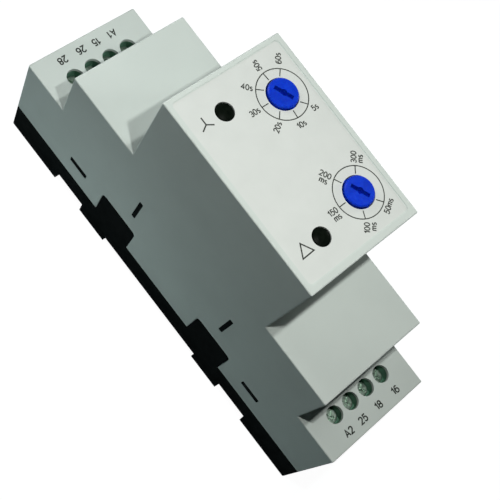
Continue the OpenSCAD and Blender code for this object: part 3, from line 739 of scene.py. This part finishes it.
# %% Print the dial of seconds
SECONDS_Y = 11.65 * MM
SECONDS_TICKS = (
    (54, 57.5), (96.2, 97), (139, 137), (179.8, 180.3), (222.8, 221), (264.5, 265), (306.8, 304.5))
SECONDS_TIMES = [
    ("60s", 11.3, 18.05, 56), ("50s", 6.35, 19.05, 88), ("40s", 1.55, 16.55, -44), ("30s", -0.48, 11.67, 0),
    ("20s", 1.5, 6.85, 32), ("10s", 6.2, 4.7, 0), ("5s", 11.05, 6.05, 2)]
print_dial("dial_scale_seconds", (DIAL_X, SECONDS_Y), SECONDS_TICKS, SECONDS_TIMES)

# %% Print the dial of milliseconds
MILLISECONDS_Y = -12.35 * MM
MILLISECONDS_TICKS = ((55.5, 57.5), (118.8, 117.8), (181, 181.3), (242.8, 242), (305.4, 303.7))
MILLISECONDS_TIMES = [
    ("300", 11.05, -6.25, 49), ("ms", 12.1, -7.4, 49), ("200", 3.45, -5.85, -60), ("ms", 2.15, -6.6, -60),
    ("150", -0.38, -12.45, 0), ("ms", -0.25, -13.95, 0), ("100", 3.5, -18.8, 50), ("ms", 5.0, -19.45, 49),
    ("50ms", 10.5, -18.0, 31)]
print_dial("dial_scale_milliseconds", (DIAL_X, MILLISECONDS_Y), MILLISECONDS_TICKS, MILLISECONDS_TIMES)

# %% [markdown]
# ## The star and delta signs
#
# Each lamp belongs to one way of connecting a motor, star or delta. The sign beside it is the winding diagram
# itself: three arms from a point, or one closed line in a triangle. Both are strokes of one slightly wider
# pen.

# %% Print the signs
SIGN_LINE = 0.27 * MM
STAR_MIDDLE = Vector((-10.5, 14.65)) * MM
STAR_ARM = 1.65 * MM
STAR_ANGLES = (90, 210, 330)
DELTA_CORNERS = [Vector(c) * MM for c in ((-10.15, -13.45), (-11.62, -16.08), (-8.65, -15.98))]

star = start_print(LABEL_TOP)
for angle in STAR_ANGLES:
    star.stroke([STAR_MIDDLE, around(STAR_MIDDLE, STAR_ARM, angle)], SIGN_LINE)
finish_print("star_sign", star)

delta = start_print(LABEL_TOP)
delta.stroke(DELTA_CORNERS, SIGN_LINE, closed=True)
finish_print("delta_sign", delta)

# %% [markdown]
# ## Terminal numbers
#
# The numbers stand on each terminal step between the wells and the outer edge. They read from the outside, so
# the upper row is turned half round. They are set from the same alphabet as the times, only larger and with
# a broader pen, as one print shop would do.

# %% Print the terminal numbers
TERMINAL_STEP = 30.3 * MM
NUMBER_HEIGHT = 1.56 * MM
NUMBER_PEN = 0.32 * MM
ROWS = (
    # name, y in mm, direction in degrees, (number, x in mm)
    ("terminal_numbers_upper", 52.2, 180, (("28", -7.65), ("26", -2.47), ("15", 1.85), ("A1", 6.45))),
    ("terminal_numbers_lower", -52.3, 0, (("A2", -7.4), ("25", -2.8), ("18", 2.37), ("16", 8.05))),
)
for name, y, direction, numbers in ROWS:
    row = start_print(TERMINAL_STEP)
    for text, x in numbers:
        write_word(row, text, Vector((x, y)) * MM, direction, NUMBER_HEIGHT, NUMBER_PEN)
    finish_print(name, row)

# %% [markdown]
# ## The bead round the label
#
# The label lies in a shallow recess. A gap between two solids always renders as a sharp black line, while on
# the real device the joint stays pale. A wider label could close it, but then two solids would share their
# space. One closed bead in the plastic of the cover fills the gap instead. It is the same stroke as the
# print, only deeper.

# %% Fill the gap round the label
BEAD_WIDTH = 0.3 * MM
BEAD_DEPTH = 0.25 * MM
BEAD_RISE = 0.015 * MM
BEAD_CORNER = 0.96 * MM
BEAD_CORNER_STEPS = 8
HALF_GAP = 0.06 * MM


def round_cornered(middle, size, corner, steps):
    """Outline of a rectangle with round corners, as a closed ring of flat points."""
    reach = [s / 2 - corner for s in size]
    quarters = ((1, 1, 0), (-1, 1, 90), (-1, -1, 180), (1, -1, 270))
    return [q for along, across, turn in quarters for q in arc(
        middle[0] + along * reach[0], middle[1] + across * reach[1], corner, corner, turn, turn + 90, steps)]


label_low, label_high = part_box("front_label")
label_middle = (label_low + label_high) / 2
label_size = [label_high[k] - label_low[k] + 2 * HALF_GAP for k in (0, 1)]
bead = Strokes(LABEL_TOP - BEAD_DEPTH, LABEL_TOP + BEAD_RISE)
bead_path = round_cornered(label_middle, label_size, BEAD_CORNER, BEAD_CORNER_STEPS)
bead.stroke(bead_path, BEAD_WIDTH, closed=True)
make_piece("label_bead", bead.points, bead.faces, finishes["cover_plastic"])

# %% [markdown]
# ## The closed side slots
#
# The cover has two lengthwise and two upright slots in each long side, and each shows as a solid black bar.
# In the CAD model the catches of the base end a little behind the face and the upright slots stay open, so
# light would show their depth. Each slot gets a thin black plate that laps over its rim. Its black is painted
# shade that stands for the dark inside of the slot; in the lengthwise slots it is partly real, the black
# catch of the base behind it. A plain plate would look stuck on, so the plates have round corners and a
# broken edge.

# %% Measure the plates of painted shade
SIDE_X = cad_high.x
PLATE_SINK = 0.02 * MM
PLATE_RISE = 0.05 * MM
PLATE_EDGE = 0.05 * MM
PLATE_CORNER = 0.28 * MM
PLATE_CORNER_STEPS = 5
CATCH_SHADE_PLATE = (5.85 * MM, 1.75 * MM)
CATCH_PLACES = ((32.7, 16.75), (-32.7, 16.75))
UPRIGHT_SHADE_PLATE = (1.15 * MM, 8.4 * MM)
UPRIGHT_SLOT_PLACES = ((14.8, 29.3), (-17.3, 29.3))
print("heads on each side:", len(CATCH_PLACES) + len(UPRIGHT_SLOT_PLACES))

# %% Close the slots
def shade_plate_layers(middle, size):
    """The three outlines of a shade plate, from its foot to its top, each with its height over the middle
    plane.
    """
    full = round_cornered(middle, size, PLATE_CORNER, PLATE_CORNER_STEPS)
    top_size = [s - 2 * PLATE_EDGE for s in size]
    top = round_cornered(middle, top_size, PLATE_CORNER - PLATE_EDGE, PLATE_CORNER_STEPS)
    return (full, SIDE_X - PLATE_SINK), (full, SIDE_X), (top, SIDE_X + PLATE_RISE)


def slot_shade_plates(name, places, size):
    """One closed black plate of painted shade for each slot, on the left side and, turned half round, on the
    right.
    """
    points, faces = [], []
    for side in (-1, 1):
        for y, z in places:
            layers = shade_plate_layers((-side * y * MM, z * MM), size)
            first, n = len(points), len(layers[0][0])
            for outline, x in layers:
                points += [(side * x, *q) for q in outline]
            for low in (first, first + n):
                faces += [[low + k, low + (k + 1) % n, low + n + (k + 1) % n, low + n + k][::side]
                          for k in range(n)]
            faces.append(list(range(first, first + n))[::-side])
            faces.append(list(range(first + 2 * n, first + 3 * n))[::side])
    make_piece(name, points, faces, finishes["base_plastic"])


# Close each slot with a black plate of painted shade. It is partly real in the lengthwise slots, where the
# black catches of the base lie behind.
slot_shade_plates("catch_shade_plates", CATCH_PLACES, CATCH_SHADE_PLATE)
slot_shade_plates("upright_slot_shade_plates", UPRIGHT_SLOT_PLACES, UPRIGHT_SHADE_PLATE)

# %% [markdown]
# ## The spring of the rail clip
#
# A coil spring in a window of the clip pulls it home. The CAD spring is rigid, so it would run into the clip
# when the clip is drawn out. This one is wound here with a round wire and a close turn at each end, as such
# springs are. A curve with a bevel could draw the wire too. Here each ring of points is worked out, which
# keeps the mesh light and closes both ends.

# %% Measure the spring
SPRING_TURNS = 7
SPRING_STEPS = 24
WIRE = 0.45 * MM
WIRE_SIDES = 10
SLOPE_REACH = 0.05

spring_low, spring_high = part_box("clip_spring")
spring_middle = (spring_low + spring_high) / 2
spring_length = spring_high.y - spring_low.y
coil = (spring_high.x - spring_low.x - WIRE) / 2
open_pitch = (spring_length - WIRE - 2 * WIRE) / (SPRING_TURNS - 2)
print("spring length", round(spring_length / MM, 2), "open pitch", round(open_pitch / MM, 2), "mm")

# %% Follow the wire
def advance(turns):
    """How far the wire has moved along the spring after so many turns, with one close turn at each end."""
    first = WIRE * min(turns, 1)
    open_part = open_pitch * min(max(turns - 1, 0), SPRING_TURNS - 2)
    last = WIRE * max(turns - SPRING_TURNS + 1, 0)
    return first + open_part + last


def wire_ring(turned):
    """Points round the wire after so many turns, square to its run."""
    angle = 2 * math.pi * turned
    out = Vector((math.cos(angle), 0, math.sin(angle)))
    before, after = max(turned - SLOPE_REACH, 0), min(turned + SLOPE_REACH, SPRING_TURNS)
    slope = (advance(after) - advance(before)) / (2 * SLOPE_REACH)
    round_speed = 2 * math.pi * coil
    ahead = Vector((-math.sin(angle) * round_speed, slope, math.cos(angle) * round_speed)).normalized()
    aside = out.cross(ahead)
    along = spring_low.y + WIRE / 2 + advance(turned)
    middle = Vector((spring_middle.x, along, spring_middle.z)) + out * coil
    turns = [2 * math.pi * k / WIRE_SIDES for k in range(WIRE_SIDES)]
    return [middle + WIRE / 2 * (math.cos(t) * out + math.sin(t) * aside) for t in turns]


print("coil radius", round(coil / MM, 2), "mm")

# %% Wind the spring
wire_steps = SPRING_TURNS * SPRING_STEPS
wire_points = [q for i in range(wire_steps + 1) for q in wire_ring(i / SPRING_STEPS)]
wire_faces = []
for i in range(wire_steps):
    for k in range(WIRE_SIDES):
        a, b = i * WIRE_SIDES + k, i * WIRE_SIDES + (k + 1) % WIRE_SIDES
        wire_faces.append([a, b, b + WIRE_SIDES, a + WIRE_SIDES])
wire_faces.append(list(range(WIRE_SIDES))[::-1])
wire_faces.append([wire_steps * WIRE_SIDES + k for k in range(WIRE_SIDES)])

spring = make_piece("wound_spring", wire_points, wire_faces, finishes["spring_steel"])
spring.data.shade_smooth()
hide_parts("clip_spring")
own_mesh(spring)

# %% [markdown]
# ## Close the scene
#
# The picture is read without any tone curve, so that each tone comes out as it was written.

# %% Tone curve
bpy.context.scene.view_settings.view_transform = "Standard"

___

• YOUR OBJECTIVE: Wherever a line in the data above holds "scene", copy that line.

• FULL SOLUTION:
Continue the OpenSCAD and Blender code for this object: part 3, from line 739 of scene.py. This part finishes it.
# ## Close the scene
bpy.context.scene.view_settings.view_transform = "Standard"